Malick começou a desenvolver um projeto para a Paramount entitulado “Q”, sobre as origens da vida e do universo e que não fruiu. Ficou 20 anos sumido dos holofotes. Durante este período, escreveu vários roteiros que não vingaram (dentre eles um sobre Jerry Lee Lewis, tema que ele já havia abordado nos rascunhos de A Fera do Rock). Em 1998, retornou com Além da Linha Vermelha, adaptação do livro homônimo de James Jones. O filme reuniu várias estrelas contemporâneas de Hollywood (é costume do diretor chamar atores famosos e novos para atuarem em seus filmes) e foi indicado a sete Oscars, além de ganhar o Urso de Ouro no Berlinale.

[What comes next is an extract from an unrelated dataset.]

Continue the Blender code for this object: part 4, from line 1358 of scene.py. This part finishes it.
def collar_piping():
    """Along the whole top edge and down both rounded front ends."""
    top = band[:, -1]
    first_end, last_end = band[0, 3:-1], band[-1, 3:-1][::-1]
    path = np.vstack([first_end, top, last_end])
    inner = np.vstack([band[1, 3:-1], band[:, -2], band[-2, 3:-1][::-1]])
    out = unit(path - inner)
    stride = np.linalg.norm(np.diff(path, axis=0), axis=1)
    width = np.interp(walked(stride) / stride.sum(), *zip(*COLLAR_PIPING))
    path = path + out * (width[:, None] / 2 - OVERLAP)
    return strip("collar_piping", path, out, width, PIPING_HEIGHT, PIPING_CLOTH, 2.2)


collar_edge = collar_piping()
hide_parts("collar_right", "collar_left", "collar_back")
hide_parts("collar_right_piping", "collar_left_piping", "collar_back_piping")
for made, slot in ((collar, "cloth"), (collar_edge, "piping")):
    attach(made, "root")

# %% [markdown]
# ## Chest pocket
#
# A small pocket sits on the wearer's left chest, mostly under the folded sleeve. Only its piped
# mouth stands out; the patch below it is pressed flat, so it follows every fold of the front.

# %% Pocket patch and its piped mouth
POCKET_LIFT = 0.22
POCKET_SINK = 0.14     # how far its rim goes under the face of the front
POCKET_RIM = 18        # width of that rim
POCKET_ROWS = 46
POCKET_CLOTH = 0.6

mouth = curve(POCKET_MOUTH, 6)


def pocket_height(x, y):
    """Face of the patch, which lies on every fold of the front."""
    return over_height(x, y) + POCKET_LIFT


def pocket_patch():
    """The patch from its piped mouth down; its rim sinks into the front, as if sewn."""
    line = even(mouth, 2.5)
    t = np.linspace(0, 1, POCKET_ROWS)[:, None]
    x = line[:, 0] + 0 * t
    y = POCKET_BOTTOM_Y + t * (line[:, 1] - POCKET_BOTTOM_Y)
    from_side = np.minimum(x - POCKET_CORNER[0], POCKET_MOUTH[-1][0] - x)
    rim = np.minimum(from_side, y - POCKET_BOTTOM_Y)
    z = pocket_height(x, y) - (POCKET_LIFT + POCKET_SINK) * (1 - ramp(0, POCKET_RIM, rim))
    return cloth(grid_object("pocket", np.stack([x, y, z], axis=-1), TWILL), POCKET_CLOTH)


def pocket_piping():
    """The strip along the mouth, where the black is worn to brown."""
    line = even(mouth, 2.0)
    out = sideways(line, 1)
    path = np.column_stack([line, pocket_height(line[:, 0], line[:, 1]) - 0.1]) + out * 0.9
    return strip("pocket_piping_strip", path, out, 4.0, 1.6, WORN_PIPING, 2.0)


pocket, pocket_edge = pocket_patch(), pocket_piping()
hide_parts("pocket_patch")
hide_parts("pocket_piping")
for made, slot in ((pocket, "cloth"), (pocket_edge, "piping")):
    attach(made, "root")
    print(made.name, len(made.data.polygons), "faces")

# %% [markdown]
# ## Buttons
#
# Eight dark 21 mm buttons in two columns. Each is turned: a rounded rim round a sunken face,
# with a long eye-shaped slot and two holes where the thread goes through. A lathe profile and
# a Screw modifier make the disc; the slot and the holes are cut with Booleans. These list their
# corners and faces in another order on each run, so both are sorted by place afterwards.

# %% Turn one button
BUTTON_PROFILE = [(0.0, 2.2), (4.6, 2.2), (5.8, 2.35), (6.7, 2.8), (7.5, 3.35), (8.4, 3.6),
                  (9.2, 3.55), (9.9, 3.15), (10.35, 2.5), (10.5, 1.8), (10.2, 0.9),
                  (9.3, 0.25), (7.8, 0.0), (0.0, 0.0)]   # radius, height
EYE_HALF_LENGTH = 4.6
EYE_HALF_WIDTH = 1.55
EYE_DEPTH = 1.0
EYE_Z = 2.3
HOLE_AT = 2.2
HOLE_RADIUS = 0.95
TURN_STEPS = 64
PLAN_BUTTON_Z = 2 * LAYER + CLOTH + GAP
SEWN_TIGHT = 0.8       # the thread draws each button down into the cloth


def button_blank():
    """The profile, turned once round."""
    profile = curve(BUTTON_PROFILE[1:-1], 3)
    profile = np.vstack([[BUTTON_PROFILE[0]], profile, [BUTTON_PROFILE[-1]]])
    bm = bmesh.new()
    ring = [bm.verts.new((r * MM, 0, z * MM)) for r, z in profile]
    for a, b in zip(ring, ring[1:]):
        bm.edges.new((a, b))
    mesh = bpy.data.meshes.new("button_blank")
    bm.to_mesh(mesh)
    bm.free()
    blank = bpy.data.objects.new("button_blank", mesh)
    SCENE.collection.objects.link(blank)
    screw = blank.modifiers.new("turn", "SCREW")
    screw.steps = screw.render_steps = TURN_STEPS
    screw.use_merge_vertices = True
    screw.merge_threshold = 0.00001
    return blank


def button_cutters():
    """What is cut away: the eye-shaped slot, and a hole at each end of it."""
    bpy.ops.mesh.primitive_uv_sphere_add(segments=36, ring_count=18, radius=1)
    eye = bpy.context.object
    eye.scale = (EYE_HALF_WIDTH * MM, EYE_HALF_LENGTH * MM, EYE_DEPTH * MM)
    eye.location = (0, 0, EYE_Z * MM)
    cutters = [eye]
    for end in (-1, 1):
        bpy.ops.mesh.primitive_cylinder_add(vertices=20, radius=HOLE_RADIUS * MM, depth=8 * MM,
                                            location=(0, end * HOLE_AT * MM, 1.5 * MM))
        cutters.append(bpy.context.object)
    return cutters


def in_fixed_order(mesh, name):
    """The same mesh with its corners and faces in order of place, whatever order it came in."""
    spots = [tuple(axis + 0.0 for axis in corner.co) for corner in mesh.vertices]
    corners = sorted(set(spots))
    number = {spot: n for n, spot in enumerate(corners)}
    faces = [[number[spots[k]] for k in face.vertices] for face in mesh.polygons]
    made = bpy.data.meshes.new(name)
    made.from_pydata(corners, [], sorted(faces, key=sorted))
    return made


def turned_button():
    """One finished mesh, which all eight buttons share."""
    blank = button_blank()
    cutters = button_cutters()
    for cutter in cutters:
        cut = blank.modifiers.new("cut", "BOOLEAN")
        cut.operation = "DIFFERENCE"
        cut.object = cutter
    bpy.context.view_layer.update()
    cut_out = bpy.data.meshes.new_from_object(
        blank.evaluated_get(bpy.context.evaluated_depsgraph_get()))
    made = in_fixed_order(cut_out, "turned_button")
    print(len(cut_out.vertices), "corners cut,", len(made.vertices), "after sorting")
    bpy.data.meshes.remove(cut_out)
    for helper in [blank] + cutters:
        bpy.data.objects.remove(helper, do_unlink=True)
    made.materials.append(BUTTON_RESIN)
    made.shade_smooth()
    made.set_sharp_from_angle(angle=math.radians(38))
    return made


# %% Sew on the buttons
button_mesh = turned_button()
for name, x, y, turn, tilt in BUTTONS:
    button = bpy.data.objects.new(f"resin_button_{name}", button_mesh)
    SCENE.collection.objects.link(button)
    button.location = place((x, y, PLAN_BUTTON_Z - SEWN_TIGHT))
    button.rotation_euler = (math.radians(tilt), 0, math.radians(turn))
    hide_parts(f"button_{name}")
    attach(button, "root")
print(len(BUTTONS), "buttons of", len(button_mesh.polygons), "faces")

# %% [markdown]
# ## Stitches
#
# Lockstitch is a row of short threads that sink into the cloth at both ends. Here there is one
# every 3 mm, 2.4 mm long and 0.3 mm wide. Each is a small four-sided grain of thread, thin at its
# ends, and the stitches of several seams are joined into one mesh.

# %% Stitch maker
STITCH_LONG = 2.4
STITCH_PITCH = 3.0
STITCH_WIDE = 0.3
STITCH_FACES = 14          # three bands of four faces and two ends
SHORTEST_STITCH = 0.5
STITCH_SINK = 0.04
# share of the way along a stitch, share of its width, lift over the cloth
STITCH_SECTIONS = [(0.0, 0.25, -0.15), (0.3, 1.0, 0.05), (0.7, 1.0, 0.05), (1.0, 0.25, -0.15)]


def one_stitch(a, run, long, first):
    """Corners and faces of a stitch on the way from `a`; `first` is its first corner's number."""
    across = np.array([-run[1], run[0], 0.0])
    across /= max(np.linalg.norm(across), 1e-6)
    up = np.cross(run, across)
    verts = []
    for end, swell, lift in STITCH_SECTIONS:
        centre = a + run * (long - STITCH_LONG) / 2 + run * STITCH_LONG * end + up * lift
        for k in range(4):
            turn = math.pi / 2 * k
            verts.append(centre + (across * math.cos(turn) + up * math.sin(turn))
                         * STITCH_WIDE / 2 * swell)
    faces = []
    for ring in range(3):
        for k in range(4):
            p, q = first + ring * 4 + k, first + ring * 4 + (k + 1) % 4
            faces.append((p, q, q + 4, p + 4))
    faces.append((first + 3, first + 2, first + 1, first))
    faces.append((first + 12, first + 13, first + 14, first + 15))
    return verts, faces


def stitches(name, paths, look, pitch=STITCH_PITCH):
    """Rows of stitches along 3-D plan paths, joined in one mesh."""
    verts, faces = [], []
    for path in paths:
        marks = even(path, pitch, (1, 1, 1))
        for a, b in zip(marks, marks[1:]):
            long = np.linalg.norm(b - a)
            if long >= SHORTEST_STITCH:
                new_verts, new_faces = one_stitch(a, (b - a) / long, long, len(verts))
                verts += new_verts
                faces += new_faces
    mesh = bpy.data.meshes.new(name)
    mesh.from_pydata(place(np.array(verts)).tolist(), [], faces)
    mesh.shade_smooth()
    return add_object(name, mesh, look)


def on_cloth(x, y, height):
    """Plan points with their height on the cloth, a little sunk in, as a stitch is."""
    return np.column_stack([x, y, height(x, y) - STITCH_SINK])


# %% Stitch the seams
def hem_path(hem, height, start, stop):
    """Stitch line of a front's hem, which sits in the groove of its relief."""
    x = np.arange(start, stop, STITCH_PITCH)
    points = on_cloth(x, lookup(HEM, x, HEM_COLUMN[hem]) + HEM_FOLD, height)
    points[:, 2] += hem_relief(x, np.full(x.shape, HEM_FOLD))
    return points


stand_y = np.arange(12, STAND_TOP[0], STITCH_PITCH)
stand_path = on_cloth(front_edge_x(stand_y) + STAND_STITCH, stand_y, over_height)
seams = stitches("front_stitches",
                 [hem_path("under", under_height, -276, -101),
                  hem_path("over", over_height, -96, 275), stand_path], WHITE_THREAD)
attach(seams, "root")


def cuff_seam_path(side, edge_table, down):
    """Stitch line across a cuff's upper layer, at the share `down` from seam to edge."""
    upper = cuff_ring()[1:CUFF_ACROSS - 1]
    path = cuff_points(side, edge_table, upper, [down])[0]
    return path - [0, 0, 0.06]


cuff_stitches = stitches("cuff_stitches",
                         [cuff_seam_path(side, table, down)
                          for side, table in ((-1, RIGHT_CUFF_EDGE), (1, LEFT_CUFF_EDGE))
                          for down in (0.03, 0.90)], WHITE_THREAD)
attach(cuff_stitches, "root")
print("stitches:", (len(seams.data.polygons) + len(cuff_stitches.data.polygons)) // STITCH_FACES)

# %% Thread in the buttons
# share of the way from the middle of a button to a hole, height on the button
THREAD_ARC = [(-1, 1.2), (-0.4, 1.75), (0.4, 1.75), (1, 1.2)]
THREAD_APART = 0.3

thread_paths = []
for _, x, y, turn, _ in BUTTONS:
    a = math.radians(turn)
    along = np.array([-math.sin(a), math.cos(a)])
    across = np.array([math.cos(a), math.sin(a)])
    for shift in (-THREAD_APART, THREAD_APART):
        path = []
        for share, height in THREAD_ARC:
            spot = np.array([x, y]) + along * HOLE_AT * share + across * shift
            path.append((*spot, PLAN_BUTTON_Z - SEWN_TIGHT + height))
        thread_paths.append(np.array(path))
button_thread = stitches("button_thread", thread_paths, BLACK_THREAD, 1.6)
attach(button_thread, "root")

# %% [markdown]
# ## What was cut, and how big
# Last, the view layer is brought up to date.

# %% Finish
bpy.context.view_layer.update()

Terrence Malick é um diretor que escreve roteiros para seus filmes mais como guias que como textos sagrados a serem seguidos. Adepto do improviso e volúvel que só, ele costuma modificar a história a todo momento. Além da Linha Vermelha também ficou famoso por essa outra peculiaridade descoberta sobre Malick e por conta disso, suas edições muitas vezes produzem um filme completamente diferente do esperado, cortando várias cenas e até personagens importantes. Adrien Brody, vencedor do Oscar por O Pianista, era o protagonista do filme até que Malick decidiu cortá-lo quase que por completo da narrativa, transformando-o num mero coadjuvante com poucas falas. Neste mesmo filme, ele excluiu as cenas de Mickey Rourke, Bill Pullman e Lukas Haas; não usou os voice-overs de Billy Bob Thornton; contratou Gary Oldman, Viggo Mortensen, Martin Sheen e Jason Patric e no final os demitiu antes de sequer pisarem no set.

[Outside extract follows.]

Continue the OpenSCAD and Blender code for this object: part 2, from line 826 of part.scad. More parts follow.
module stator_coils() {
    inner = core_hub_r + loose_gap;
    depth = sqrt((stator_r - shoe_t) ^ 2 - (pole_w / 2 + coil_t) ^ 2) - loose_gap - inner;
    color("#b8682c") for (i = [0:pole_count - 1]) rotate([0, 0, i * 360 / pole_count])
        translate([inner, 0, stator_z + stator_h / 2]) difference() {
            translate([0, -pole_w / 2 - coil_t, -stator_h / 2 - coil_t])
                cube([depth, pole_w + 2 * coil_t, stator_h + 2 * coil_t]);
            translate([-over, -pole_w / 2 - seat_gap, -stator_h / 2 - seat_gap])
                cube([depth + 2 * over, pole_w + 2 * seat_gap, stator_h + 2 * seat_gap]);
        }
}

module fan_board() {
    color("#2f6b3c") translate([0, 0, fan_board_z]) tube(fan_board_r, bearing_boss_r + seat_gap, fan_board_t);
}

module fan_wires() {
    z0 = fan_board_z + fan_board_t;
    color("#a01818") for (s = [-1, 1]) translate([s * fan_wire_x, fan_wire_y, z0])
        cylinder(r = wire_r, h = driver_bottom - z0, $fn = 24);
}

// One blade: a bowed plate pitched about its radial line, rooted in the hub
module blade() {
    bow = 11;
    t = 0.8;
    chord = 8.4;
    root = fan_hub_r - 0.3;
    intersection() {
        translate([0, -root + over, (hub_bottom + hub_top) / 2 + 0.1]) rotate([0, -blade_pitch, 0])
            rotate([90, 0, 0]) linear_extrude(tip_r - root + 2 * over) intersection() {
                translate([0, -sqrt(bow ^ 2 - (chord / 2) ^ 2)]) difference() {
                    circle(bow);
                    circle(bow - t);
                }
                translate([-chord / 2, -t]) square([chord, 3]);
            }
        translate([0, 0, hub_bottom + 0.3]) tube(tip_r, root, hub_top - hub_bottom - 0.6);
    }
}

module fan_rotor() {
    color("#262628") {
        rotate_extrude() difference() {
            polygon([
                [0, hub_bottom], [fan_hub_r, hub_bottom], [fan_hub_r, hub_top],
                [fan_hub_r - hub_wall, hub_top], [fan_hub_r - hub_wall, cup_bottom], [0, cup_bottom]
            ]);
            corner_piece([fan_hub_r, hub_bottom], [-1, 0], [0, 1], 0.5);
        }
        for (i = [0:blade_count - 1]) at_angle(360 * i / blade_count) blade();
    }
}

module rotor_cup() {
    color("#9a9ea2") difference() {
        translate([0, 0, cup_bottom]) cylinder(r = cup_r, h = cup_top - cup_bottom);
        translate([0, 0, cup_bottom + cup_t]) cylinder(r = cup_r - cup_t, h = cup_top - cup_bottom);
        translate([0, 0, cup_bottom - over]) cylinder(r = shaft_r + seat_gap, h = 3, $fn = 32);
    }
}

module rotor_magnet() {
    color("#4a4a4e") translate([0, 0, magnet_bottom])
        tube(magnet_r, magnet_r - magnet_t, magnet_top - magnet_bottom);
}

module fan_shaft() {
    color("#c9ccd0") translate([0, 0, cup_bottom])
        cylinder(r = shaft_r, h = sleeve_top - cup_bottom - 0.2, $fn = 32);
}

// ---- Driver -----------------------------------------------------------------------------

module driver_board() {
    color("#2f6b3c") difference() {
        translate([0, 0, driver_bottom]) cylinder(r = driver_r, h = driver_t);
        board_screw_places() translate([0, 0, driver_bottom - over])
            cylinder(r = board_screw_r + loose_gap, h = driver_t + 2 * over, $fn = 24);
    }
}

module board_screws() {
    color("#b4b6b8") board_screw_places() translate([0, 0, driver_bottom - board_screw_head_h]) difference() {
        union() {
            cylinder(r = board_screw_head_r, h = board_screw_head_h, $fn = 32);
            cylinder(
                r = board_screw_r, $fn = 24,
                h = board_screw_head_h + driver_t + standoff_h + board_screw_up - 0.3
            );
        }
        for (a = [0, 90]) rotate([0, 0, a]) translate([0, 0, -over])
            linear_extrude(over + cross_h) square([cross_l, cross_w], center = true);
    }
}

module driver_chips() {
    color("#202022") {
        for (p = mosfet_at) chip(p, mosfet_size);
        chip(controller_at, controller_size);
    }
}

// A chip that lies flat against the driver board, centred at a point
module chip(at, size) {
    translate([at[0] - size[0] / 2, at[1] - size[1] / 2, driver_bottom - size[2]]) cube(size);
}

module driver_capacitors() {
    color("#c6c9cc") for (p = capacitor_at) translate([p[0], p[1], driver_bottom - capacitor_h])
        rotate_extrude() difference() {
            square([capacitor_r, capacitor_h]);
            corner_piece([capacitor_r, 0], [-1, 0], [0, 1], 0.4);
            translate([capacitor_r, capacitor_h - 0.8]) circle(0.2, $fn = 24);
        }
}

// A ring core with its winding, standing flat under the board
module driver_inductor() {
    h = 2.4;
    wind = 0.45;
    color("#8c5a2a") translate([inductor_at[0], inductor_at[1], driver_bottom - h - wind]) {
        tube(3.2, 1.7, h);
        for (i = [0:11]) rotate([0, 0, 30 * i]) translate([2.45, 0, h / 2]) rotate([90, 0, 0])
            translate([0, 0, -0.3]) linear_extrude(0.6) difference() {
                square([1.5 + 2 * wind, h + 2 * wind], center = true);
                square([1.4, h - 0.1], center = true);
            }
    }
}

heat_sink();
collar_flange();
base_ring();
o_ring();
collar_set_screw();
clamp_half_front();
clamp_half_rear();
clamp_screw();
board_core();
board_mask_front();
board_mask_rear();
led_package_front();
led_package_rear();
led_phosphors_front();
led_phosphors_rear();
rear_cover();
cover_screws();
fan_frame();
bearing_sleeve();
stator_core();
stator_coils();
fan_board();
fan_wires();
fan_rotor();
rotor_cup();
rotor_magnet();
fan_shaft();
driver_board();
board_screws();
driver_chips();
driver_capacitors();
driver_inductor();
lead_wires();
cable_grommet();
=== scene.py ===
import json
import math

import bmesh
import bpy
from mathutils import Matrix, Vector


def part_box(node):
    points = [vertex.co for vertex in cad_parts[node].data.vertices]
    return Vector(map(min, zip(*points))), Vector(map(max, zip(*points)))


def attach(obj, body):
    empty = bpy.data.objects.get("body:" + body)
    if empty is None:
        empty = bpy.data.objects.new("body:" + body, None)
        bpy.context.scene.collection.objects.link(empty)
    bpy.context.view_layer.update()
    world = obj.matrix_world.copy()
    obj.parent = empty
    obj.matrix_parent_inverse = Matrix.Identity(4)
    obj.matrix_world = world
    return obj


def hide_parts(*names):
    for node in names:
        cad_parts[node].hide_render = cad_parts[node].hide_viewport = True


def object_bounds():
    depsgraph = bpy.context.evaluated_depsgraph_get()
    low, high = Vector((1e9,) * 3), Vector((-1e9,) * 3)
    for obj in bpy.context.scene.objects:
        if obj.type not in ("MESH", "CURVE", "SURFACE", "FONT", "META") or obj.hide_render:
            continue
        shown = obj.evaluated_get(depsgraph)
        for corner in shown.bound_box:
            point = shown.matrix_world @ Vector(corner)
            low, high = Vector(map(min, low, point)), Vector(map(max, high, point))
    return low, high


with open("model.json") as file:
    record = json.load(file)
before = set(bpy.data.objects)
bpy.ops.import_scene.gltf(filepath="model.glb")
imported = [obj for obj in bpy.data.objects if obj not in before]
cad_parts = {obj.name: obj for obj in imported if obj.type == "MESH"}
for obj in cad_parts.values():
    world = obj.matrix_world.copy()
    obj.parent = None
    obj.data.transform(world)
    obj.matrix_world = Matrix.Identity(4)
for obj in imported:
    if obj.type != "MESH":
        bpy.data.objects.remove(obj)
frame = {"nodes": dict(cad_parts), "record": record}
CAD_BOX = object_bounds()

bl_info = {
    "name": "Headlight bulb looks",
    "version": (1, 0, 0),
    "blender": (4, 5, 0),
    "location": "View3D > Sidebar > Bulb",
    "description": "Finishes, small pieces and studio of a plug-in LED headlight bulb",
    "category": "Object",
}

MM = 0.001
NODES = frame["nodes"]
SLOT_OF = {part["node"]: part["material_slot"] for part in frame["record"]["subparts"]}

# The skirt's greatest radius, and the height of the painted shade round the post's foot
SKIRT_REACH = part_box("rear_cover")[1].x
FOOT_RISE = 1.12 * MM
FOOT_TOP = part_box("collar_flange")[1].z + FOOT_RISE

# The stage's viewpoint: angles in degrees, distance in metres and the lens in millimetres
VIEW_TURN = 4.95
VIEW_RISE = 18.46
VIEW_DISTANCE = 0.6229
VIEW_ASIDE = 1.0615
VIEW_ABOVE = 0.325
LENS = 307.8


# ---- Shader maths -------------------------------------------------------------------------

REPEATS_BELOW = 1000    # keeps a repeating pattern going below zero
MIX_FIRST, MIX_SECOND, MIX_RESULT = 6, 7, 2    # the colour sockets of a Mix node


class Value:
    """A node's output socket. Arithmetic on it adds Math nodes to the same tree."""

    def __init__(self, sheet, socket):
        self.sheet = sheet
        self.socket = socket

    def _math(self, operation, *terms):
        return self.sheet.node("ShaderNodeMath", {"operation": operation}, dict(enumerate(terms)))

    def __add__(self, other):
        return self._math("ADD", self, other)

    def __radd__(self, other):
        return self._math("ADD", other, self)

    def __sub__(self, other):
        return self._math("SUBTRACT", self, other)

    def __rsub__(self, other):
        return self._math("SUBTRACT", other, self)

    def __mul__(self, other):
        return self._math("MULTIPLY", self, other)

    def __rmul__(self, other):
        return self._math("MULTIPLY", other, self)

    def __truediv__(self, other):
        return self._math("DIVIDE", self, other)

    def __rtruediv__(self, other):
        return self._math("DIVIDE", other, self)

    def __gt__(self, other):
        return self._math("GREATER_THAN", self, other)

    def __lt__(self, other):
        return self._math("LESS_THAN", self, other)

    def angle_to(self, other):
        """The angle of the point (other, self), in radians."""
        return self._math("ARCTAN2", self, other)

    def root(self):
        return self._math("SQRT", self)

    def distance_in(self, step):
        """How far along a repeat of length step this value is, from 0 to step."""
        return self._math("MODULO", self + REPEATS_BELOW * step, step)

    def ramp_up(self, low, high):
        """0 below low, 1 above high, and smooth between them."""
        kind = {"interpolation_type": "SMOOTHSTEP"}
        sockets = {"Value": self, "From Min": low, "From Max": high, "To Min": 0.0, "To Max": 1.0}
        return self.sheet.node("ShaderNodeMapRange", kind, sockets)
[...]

Seus três próximos projetos trouxeram o elemento poético mais fortemente que em seus trabalhos prévios, por meio de uso exaustivo do recurso do voice-over (sons não-diegéticos; que não fazem parte da cena, como a voz dos personagens expressando seus pensamentos e personalidades).
Na década de 60, Malick escreveu um artigo sobre Che Guevara que prendeu a atenção de Steven Soderbergh. Este o ofereceu a chance de escrever e dirigir uma cinebiografia sobre o revolucionário argentino, mas surgiu a oportunidade de dirigir O Novo Mundo, desejo que vinha desde a década de 70, e Malick abandonou o projeto, que mais tarde seria lançado pelo próprio Soderbergh. O Novo Mundo, história sobre o romance da índia Pocahontas e do aventureiro John Smith que tinha como pano de fundo a colonização do estado americano da Virgínia, foi chamado de “o melhor filme da década” por críticos e foi indicado ao Oscar por Melhor Fotografia. Neste projeto, o diretor reduziu o papel de Christopher Plummer consideravelmente.

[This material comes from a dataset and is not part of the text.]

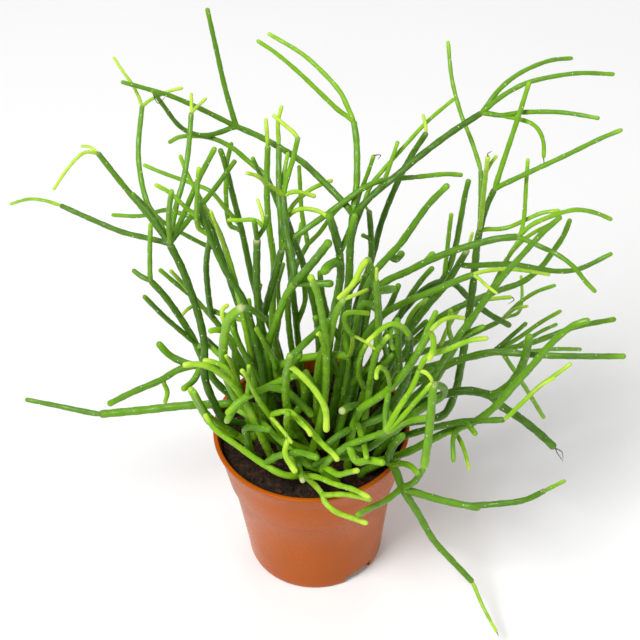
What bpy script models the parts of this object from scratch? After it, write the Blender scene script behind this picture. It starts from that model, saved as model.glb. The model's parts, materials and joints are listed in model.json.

Em 2008, começou a filmar A Árvore da Vida – vestígios do roteiro de “Q” – sucesso de público e crítica. Foi vencedor da Palme D’Or de Melhor Filme, além de ser indicado aos Oscars de Melhor Filme, Melhor Diretor e Melhor Fotografia. Estrelado por Brad Pitt e Jessica Chastain, o filme aborda a dicotomia religião/natureza a partir da vida de uma família através dos anos. Além de trazer a costumeira polêmica ao redor de seus projetos, o filme também teve a participação de Sean Penn reduzida a poucas cenas.
Se Malick nunca foi um cineasta prolífico, ele se tornou um já na casa dos 60 anos. Este ano lançou Amor Pleno, com Ben Affleck, Rachel McAdams e Olga Kulylenko abordando mais uma vez um triângulo amoroso conturbado. Excluídos completamente do projeto foram Rachel Weisz, Michael Sheen, Amanda Peet, Barry Pepper e Jessica Chastain. Atualmente, num súbito produtivo, o diretor produz dois filmes: um projeto sem título sobre a cena musical em Austin, Texas e Knight Of Cups, ambos ainda sem tramas reveladas.
Malick já virou gênero cinematográfico, adjetivo artístico. Uma obra “malickiana” é ímpar: tão poética, artística, existencialista, dramática, humanista e naturalista que o adjetivo e o gênero não podem ser aplicados a ninguém a não ser ao próprio Terrence Malick, o único que consegue fazer o que faz. Com uma carreira invejável e peculiar, métodos inusitados e personalidade excêntrica, Malick, “o poeta de Hollywood”, produz cinema para os cérebros pensantes e olhos famintos, para os amantes da arte e salva a tão batida e empobrecida cena cinematográfica americana com sua plasticidade, estilo e autenticidade.